→ Stored data
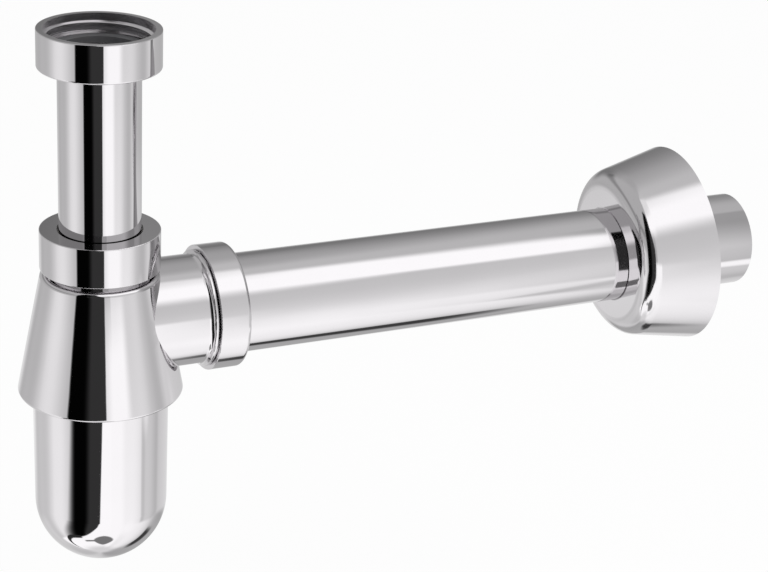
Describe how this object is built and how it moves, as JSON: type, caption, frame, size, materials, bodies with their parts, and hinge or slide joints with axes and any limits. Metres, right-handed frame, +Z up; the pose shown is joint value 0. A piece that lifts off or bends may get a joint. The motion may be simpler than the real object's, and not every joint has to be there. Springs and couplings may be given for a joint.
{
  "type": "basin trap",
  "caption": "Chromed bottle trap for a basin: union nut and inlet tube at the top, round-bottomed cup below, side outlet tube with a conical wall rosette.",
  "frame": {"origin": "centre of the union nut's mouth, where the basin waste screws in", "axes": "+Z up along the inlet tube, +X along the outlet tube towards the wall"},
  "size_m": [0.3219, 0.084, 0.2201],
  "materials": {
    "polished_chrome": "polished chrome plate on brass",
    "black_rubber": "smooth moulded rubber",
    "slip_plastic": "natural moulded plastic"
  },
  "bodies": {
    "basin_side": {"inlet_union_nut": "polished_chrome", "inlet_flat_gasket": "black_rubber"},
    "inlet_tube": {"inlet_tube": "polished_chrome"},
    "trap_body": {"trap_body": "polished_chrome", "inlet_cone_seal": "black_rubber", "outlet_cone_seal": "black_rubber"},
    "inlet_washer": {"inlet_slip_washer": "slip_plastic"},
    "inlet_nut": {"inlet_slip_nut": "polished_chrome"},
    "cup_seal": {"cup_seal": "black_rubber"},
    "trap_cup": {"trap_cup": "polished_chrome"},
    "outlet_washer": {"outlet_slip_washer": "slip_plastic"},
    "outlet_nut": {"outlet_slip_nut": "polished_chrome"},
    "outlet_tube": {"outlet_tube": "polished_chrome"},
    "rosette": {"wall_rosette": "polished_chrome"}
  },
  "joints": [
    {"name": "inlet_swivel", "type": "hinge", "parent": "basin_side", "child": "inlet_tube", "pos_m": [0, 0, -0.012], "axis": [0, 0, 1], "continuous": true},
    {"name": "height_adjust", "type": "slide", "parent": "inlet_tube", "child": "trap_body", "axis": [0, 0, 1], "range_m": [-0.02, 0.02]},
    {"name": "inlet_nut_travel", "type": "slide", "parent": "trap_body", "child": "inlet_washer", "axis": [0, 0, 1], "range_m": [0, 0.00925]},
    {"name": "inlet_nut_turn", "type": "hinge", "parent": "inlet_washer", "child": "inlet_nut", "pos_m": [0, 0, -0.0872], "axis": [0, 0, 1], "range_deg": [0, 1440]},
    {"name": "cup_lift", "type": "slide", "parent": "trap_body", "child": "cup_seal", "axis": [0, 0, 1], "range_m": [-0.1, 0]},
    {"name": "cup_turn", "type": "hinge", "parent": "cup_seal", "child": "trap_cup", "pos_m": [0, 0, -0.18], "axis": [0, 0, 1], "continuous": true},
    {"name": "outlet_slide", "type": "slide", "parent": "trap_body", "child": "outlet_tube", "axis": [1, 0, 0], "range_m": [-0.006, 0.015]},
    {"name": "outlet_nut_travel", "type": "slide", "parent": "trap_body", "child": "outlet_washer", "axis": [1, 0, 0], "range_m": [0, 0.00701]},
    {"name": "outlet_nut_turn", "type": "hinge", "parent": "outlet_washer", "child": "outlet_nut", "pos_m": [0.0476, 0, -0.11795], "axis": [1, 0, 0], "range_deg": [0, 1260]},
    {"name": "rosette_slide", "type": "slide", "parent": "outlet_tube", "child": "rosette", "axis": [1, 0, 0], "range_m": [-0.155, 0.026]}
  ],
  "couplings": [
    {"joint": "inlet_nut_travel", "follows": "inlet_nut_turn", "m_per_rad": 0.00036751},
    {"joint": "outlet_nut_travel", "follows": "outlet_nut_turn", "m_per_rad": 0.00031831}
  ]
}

...

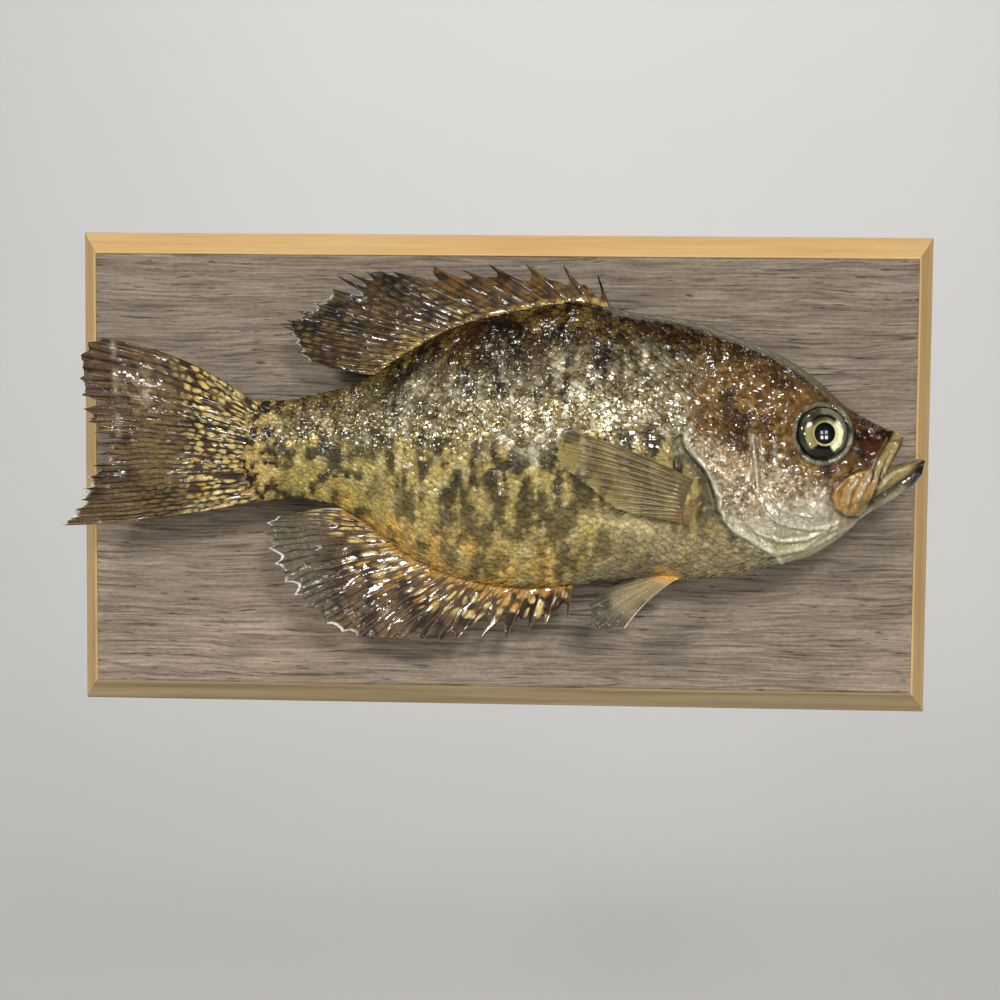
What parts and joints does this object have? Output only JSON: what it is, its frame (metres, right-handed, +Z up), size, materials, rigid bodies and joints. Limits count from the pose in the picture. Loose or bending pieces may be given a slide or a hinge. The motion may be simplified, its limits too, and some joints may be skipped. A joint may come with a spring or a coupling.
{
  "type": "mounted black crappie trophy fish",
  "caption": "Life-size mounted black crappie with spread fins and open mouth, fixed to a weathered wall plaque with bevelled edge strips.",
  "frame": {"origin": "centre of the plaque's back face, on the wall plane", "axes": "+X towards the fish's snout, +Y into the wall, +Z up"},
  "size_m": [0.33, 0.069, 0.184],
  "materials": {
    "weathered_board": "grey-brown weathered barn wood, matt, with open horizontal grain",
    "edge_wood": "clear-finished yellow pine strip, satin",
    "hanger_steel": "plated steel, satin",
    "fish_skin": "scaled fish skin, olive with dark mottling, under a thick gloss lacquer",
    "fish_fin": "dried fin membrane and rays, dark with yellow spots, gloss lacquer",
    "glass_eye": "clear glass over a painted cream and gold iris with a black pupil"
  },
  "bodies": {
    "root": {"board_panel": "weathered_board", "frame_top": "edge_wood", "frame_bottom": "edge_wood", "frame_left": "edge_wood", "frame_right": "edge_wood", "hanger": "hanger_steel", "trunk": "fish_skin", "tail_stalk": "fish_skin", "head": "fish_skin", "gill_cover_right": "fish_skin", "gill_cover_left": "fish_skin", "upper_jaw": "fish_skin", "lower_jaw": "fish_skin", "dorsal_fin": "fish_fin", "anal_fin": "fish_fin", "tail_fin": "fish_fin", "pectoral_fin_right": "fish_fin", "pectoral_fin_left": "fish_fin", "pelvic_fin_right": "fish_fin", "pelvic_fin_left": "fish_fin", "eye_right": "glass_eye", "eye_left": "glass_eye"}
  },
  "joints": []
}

→ Exercise prompt
State how many lines of the listing hold the string "handed"; reply with the number and nothing else.

→ Result
2